Problem requirements: Output exactly the span of lines that begins at the line containing "The three.js and Blender code for this object" and ends at the line containing "imported = [obj", both lines included.

Start

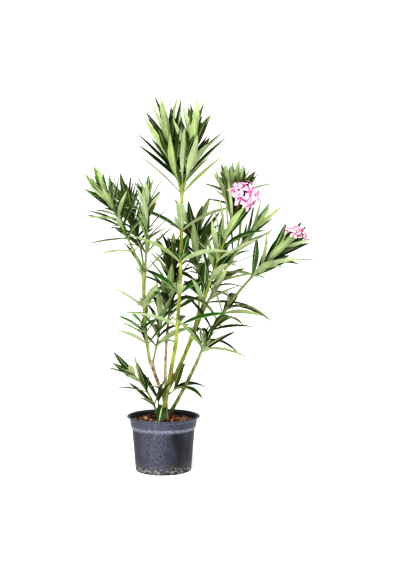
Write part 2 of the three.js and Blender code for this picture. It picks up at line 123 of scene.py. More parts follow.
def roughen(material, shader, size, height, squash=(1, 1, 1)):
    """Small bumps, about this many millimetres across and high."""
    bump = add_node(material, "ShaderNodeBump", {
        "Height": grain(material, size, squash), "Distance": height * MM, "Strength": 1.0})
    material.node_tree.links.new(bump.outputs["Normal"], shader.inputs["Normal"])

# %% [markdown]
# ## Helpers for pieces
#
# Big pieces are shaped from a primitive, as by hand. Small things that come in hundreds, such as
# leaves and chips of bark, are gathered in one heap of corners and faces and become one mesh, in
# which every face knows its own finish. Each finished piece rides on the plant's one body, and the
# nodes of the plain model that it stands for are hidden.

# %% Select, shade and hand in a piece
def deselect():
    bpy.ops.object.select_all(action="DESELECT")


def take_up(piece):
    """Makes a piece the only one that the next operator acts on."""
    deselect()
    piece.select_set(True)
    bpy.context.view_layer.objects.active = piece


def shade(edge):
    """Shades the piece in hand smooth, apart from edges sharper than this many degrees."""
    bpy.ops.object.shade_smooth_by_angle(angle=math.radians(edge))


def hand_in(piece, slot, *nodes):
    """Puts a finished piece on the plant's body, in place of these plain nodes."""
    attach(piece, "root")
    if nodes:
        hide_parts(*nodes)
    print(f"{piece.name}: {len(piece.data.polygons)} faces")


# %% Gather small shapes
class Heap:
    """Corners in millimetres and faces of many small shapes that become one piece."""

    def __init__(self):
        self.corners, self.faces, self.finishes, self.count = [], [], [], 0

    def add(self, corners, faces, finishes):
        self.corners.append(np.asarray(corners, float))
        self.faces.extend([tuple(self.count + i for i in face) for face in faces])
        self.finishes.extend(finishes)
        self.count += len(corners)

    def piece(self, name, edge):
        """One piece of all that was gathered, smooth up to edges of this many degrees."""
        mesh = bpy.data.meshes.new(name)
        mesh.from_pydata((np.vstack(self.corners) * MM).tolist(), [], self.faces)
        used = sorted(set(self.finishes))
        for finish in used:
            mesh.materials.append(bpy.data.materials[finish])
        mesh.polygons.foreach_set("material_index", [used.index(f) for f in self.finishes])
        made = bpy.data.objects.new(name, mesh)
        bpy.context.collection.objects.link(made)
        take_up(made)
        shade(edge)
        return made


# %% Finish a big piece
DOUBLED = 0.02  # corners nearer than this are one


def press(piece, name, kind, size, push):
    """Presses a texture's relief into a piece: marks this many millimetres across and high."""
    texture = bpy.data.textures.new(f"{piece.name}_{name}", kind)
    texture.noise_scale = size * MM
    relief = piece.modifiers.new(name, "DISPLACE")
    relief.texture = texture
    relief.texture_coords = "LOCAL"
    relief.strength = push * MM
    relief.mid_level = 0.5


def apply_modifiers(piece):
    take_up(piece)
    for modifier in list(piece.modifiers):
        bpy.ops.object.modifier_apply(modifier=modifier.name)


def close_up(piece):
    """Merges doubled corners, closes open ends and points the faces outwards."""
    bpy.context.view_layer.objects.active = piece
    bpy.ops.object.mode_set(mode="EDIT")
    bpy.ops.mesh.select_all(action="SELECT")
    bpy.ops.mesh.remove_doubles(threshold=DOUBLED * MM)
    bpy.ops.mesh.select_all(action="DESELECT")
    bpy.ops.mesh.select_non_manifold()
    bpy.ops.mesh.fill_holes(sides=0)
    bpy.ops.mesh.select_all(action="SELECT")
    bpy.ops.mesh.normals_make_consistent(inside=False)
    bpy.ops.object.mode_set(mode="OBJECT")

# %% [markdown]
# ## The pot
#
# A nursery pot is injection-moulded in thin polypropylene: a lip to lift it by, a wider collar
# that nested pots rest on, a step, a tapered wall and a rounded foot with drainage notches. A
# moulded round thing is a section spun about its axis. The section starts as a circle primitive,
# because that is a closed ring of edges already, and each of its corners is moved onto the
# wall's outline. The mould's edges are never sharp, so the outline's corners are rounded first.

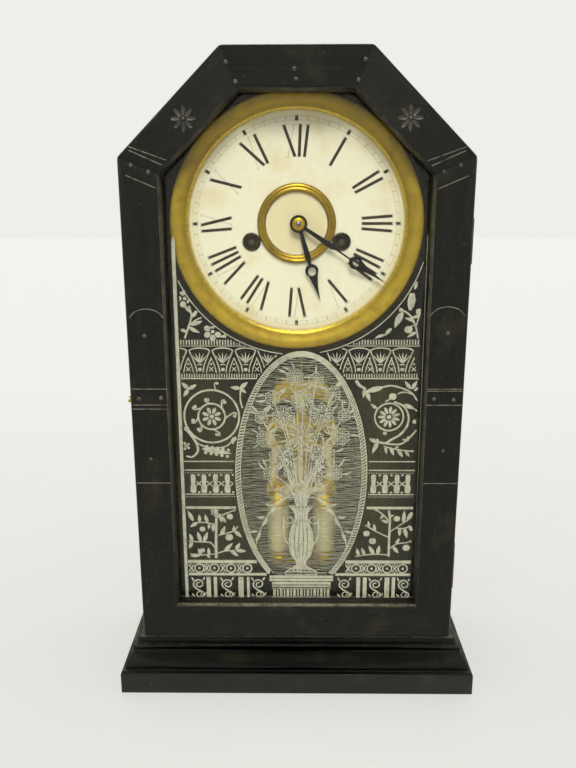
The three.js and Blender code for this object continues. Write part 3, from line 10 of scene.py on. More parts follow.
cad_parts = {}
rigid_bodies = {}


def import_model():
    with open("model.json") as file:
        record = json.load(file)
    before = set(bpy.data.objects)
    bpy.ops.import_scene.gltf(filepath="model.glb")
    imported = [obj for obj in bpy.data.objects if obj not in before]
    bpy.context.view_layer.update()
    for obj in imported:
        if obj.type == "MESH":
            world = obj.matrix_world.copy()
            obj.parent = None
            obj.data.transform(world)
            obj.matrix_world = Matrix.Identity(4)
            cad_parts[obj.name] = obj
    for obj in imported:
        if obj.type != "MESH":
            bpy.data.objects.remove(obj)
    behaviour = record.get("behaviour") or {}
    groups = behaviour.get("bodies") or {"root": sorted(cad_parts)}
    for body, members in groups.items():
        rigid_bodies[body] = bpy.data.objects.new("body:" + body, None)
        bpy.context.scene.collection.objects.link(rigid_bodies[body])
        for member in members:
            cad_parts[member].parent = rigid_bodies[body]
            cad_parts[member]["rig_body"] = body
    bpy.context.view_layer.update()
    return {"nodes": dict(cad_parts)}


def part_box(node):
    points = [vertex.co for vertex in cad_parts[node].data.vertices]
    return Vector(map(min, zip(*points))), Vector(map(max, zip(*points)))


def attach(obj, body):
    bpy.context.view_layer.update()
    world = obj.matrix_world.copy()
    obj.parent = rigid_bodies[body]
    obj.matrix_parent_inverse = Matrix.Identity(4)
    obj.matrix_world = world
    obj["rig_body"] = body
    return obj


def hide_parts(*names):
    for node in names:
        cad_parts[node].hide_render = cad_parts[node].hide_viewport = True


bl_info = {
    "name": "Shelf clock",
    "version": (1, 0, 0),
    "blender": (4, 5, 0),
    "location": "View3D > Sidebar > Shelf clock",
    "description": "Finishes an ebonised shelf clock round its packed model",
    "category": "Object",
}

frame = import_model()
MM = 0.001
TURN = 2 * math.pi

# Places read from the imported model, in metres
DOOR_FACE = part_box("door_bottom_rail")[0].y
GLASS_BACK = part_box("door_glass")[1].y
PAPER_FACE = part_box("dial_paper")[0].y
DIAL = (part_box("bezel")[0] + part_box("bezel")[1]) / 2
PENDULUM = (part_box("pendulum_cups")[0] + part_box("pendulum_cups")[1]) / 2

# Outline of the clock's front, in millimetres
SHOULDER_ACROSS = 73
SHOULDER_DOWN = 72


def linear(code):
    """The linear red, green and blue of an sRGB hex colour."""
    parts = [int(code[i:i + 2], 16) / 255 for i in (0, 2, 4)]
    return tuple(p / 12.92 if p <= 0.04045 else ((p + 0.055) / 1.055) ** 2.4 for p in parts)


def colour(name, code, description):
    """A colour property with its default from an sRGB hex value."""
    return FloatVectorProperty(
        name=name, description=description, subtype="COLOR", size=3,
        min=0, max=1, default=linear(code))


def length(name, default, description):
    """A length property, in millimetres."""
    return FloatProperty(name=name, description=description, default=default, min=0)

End

Response:
The three.js and Blender code for this object continues. Write part 3, from line 10 of scene.py on. More parts follow.
cad_parts = {}
rigid_bodies = {}


def import_model():
    with open("model.json") as file:
        record = json.load(file)
    before = set(bpy.data.objects)
    bpy.ops.import_scene.gltf(filepath="model.glb")
    imported = [obj for obj in bpy.data.objects if obj not in before]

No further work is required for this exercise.